Former Mississippi student who was suspended for posting rap song online has appealed to the U.S. Supreme Court

The U.S. Supreme Court will be asked to consider whether to hear a case that could have rippling effects on high school students’ off-campus and online speech.

The attorneys for Taylor Bell, who was suspended from Itawamba Agricultural High School in January 2011 for posting a homemade rap video to Facebook and YouTube, filed a petition with the highest court on Tuesday, asking the justices to review the Fifth Circuit’s decision in applying standards established almost 50 years ago in the Tinker v. Des Moines Independent Community School District to off-campus online speech.

Bell, who was sent to an alternative school for the six weeks remaining of the school quarter, used profanity and violent imagery in his video addressing accusations of inappropriate behavior by two male school coaches toward female students.

“Looking down girls shirts / drool running down your mouth / you fucking with the wrong one / going to get a pistol down your mouth / Boww,” Bell wrote in his song.

If the Supreme Court accepts the case, it would be the first time the justices address school discipline of speech outside of the school campus posted to social media websites.

In Tinker, the Supreme Court ruled in 1969 that school officials may not censor student speech unless it causes a substantial or material disruption to the educational operation of the school. Since the standard was established prior to the internet’s existence, courts have been divided about whether Tinker covers off-campus online speech.

“Students’ off-campus speech is entitled to full First Amendment protection,” the petition argued. “But at a minimum, off-campus speech should be governed by a more protective standard than Tinker, which was developed to balance the relevant considerations when students speak on campus.”
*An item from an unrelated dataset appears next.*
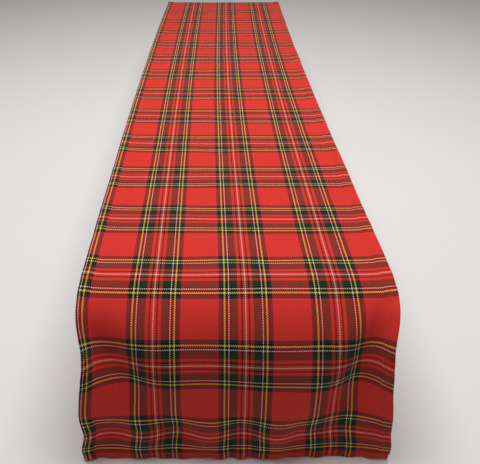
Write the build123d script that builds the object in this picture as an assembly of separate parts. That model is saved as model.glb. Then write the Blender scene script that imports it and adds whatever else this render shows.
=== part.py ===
from build123d import *
import os
from math import cos, radians, sin

# Table runner: one long strip of checked cloth, with a double-turned and topstitched hem on all four
# sides. Its middle lies on a table and its two ends hang over the table's ends.
# Frame, in millimetres: the origin is the middle of the cloth's underside, on the table top. +X is across
# the runner, +Y along it and +Z up. The front drop hangs at -Y and the back drop at +Y.

# Whole runner, laid out flat
RUNNER_WIDTH = 381.0
RUNNER_LENGTH = 1829.0

# Cloth and hems
CLOTH = 0.8  # one layer of brushed cloth
TURNED_UNDER = 2 * CLOTH  # the two layers folded beneath the top one in a hem
HEM_WIDTH = 12.0
HEM_RAMP = 6.0  # width over which the top layer climbs onto a side hem

# How it lies: flat on the table, rolled softly over the table's end, then down a drop that ends straight
TABLE_STRETCH = 1305.0  # between the two places where the cloth leaves the table
BEND_RADIUS = 75.0
BEND_ANGLE = 60.0
SETTLE_LENGTH = 60.0  # below the bend, where the cloth turns the rest of the way down
SETTLE_ANGLE = 20.0

# Lockstitch seams: a needle thread on the face, and a bobbin thread sunk into the back
SEAM_INSET = 10.0  # from the cloth's edge to the middle of the stitches
THREAD_WIDTH = 0.5
THREAD_HEIGHT = 0.25

# Worked out from the above
HALF_WIDTH = RUNNER_WIDTH / 2
HEM_INNER = HALF_WIDTH - HEM_WIDTH
FIELD_EDGE = HEM_INNER - HEM_RAMP
DROP_LENGTH = (RUNNER_LENGTH - TABLE_STRETCH) / 2
BEND_LENGTH = BEND_RADIUS * radians(BEND_ANGLE)
TAIL_LENGTH = DROP_LENGTH - BEND_LENGTH - SETTLE_LENGTH

# Half of the cloth's route, from the middle of the table to the front end: (length, 0) is a straight run,
# and (length, degrees) a run that turns steadily downwards.
HALF_ROUTE = [
    (TABLE_STRETCH / 2, 0),
    (BEND_LENGTH, BEND_ANGLE),
    (SETTLE_LENGTH, SETTLE_ANGLE),
    (TAIL_LENGTH, 0),
]


def section_plane(y, z, dip):
    """Plane square to the route at one point: its x runs across the runner and its y out of the face.
    dip is how far the route points down there, in degrees."""
    return Plane(origin=(0, y, z), x_dir=(1, 0, 0), z_dir=(0, -cos(radians(dip)), -sin(radians(dip))))


def section_planes(route=HALF_ROUTE):
    """The section planes at the start of each run of a route, and at its end."""
    y, z, dip = 0.0, 0.0, 0.0
    planes = [section_plane(y, z, dip)]
    for length, turn in route:
        if turn:
            radius = length / radians(turn)
            y -= radius * (sin(radians(dip + turn)) - sin(radians(dip)))
            z += radius * (cos(radians(dip + turn)) - cos(radians(dip)))
        else:
            y -= length * cos(radians(dip))
            z -= length * sin(radians(dip))
        dip += turn
        planes.append(section_plane(y, z, dip))
    return planes


def whole(outline, route=HALF_ROUTE):
    """A closed outline of (across, above) points, carried along a half route and mirrored to the back."""
    runs = []
    for plane, (length, turn) in zip(section_planes(route), route):
        section = plane * make_face(Polyline(*outline, close=True))
        if turn:
            centre = plane.origin - plane.y_dir * (length / radians(turn))
            runs.append(revolve(section, axis=Axis(centre, (1, 0, 0)), revolution_arc=turn))
        else:
            runs.append(extrude(section, amount=length))
    half = runs[0] + runs[1:]
    return half + mirror(half, about=Plane.XZ)


def on_side(outline, side):
    """An outline drawn for the right-hand edge, put at the right (1) or left (-1) edge."""
    return [(side * across, above) for across, above in outline]


def end_plane(tip):
    """Plane at the left corner of the front end: its x runs back up the drop, its y out of the face, its z across."""
    return Plane(origin=tip.origin - (HALF_WIDTH, 0, 0), x_dir=-tip.z_dir, z_dir=(1, 0, 0))


def runner_panel():
    """The top layer: flat in the field, and stepped up over the two side hems."""
    low = [(FIELD_EDGE, 0), (HEM_INNER, TURNED_UNDER), (HALF_WIDTH, TURNED_UNDER)]
    high = [(across, above + CLOTH) for across, above in reversed(low)]
    right = low + high
    left = [(-across, above) for across, above in reversed(right)]
    return whole(right + left)


def groove(middle, floor):
    """Four points that cut the bobbin thread's groove into an underside at height floor."""
    near, far = middle - THREAD_WIDTH / 2, middle + THREAD_WIDTH / 2
    return [(near, floor), (near, floor + THREAD_HEIGHT), (far, floor + THREAD_HEIGHT), (far, floor)]


def side_hem(side):
    """The two layers turned under along one long edge, grooved for the bobbin thread."""
    outline = [(HEM_INNER, 0), *groove(HALF_WIDTH - SEAM_INSET, 0), (HALF_WIDTH, 0)]
    outline += [(HALF_WIDTH, TURNED_UNDER), (HEM_INNER, TURNED_UNDER)]
    return whole(on_side(outline, side))


def end_hem(tip):
    """The two layers turned under along the front end. They pass beneath both side hems."""
    outline = [(0, -TURNED_UNDER), *groove(SEAM_INSET, -TURNED_UNDER), (HEM_WIDTH, -TURNED_UNDER)]
    outline += [(HEM_WIDTH, 0), (0, 0)]
    return extrude(end_plane(tip) * make_face(Polyline(*outline, close=True)), amount=RUNNER_WIDTH)


def side_needle_thread(side):
    """Thread on the face of one long edge. It stops at the end seams, which cross it."""
    near = HALF_WIDTH - SEAM_INSET - THREAD_WIDTH / 2
    far = near + THREAD_WIDTH
    foot = TURNED_UNDER + CLOTH
    outline = [(near, foot), (far, foot), (far, foot + THREAD_HEIGHT), (near, foot + THREAD_HEIGHT)]
    past_seam = SEAM_INSET + THREAD_WIDTH / 2
    return whole(on_side(outline, side), HALF_ROUTE[:-1] + [(TAIL_LENGTH - past_seam, 0)])


def side_bobbin_thread(side):
    """Thread that fills the groove under one side hem, flush with the back."""
    return whole(on_side(groove(HALF_WIDTH - SEAM_INSET, 0), side))


def end_needle_thread(tip):
    """Thread across the face of the front end, edge to edge, over the steps at the side hems."""
    foot = [(FIELD_EDGE, CLOTH), (HEM_INNER, TURNED_UNDER + CLOTH), (HALF_WIDTH, TURNED_UNDER + CLOTH)]
    top = [(across, above + THREAD_HEIGHT) for across, above in reversed(foot)]
    right = foot + top
    outline = right + [(-across, above) for across, above in reversed(right)]
    start = tip.offset(-SEAM_INSET - THREAD_WIDTH / 2)
    return extrude(start * make_face(Polyline(*outline, close=True)), amount=THREAD_WIDTH)


def end_bobbin_thread(tip):
    """Thread that fills the groove under the front hem."""
    outline = groove(SEAM_INSET, -TURNED_UNDER)
    return extrude(end_plane(tip) * make_face(Polyline(*outline, close=True)), amount=RUNNER_WIDTH)


tip = section_planes()[-1]
parts = {"runner_panel": runner_panel()}
for name, side in (("left", -1), ("right", 1)):
    parts[f"{name}_hem"] = side_hem(side)
    parts[f"{name}_needle_thread"] = side_needle_thread(side)
    parts[f"{name}_bobbin_thread"] = side_bobbin_thread(side)
for kind, make in (
    ("hem", end_hem),
    ("needle_thread", end_needle_thread),
    ("bobbin_thread", end_bobbin_thread),
):
    parts[f"front_{kind}"] = make(tip)
    parts[f"back_{kind}"] = mirror(make(tip), about=Plane.XZ)

os.makedirs("parts", exist_ok=True)
for name, part in parts.items():
    export_step(part, f"parts/{name}.step")
    print(name, len(part.solids()), "solid, volume", round(part.volume, 1), "mm3")
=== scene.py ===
import math

import bpy
import numpy as np
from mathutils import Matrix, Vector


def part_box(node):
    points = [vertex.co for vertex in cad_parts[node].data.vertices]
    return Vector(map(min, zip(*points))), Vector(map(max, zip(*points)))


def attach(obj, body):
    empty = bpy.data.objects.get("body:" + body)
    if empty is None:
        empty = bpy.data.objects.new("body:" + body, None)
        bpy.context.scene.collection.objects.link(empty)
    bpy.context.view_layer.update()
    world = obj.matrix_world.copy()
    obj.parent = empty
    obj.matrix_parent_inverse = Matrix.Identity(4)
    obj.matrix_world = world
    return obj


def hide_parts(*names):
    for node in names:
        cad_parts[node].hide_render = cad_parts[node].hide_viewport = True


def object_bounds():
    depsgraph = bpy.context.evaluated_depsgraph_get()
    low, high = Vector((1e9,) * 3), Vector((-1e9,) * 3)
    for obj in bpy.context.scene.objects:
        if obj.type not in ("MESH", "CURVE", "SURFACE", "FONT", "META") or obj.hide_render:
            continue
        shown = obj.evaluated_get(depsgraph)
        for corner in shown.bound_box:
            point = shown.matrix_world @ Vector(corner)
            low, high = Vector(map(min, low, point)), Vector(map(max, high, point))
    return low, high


# A tartan table runner, draped over a table that isn't shown. Everything is in metres, in the frame of
# the CAD model: +X across the runner, +Y along it, z = 0 under the cloth where it lies flat.
# The cloth is described by three cloth coordinates: u across it, v along it from its middle, and n, the
# height above the underside of a single layer. place(u, v, n) gives where such a point lies when draped.
# On a drop, s is the distance down the cloth from where it leaves the table.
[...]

The case was first heard in Feb. 2011 by the U.S. District Court for the Northern District of Mississippi. The district court ruled in favor of the Itawamba County School District, finding that, since the teachers changed their teaching styles after the rap’s publication, Bell had caused a substantial disruption. School administrators reasonably understood the speech to be threatening, harassing and intimidating, the court decided.

The district court found “the Tinker standard applies to Taylor Bell’s song without regard to whether it was written, produced, and published outside of school.”

In Dec. 2014, a Fifth Circuit panel of three judges overturned the district court’s decision, with two out of three judges voting in favor of Bell. They found that the song did not cause a substantial disruption and because it was recorded off campus, the Tinker test did not apply.

But in February, the Fifth Circuit decided to rehear the case before all 15 circuit judges, and in August, the majority affirmed the district court’s original decision in favor of the school district.

Judge Rhesa Hawkins Barksdale, who authored the majority opinion, wrote that because of a rise in incidents of violence against schools, administrators must take seriously any possible threats of violence and that “it is necessary to establish the extent to which off campus student speech may be restricted without offending the First Amendment.”

Four Fifth Circuit justices dissented, at least in part, and expressed that guidance was needed on the issue of off-campus speech from the Supreme Court.

In a dissent, Circuit Judge James L. Dennis wrote that the decision “denigrates and undermines not only Bell’s First Amendment right to engage in off-campus online criticism on matters of public concern, but also the rights of untold numbers of other public school students.”